Later, when a now unemployed Beeman wanders about his glitzy apartment, De Palma uses a series of complex (for their time and the film's budget) over-the-head tracking shots to trace Beeman's motions. The implication is clear: this is a rat's maze, a giant cage, Beeman surrounded by hollow possessions and tacky furniture. It's thus no coincidence that Donald Beeman's surname is "Beeman". He wants to break free of this cage and "become a man".

In search of freedom, some vague semblance of individuality and job satisfaction, Beeman signs up to a tap dancing magician class under the tutelage of Mr Delasandro. Delasandro, of course, is played by the legendary Orson Welles, who trains Beeman to be a magician and gets him a couple gigs in local bars and night clubs.

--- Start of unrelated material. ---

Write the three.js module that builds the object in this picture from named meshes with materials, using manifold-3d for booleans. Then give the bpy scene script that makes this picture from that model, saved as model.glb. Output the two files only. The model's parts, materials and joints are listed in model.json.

After much hard work and perseverance, Beeman becomes one of the best magicians in the business. Spotting potential profits, however, his former boss turns Beeman's "life story" into a "life coaching company", which offers the rich and the wealthy the chance to "change their lives" and "be a magician"...for a large fee of course. And so Beeman's lowly magician business is gradually transformed into a get rich scheme in which all his former coworkers are trained to be magicians so that they too may "achieve individuality" and "happiness". In other words, the film traces the commodification of individuality, dissidence and off-the-grid, new age, alternative lifestyles. Everything is free to be exploited, especially dissent, non conformity and radical non-participation. Everything is enveloped; capitalism increasingly has no outside.

Recognising that his magician job is, quite bizarrely, now the very job he tried to get away from, Beeman jumps into a magician's bag and magically disappears. The film's last shot consists of a slow zoom out of an office skyscraper, the audience left to reconcile the fantastical implausibility of Beeman's escape with the reality that every window in that office building is filled with people naively seeking similar escape. In this regard, the film's command – "get to know your rabbit" - is akin to the numerous existential road movies and counterculture "fantasies" that were common at the time, all of which sported heroes who desired to "escape" and latch onto some modicum of "freedom". What makes "Rabbit" unique is that it points to a distinctly 80s Reaganite mentality as being responsible for the sabotaging of these existential desires. Or rather, capitalism consumes all resistance. You escape on your rabbit, it buys the rabbit. In many ways, the film thus serves as a precursor to De Palma's "Scarface", a film which tore apart 80s glitz before the decade even started.

"Rabbit" contains numerous other comical subplots and sidekick characters, most of which don't work or aren't interesting. Three that do are Orson Welles' funny "wise magician" character, a hilarious subplot about a bra salesman who is so obsessed with bras that he has no interest in women or breasts and a story about a woman who prostitutes her body in order to fund her addiction to newspapers (notice a thematic trend in these subplots?). But mostly it's the last act of the movie which works well. A precursor to "Fight Club", it's interesting to watch as a lowly magic show morphs into a million dollar business model in which high fliers join an underground magician network in order to "reconnect to life".

Beyond this the film becomes an allegory for the careers of both Welles and De Palma, and the Hollywood machine itself, which vilifies artists who don't conform and then comes knocking when they rake in the bucks. It's therefore no surprise that Welles' career is De Palma's in reverse. Known for his magician's bag of camera tricks, Welles was hailed as a maverick but never allowed to be one. His films were continually re-edited, taken away or went unfinanced, such that he was forced to sell his soul, directing dumb thrillers or taking acting gigs to keep working.

Likewise, De Palma's early films were highly avant garde and counterculture, but made virtually no money. He then directed "Phantom of the Paradise", "Rabbit" (his lead actor, always angry, would abandon the picture for days) and "Obsession", three films about characters who sell their souls, their artistic spirit, in favour for the logic of the almighty dollar, before himself embarking on a career (rife with studio interference) in which his own distinct personality, and the subversive qualities of his earlier films, were constantly at odds with the "confines" of mainstream Hollywood and the "structures" of genre.

7.5/10 – Made in 1970, but shelved by Warner Brothers for 2 years. Worth one viewing.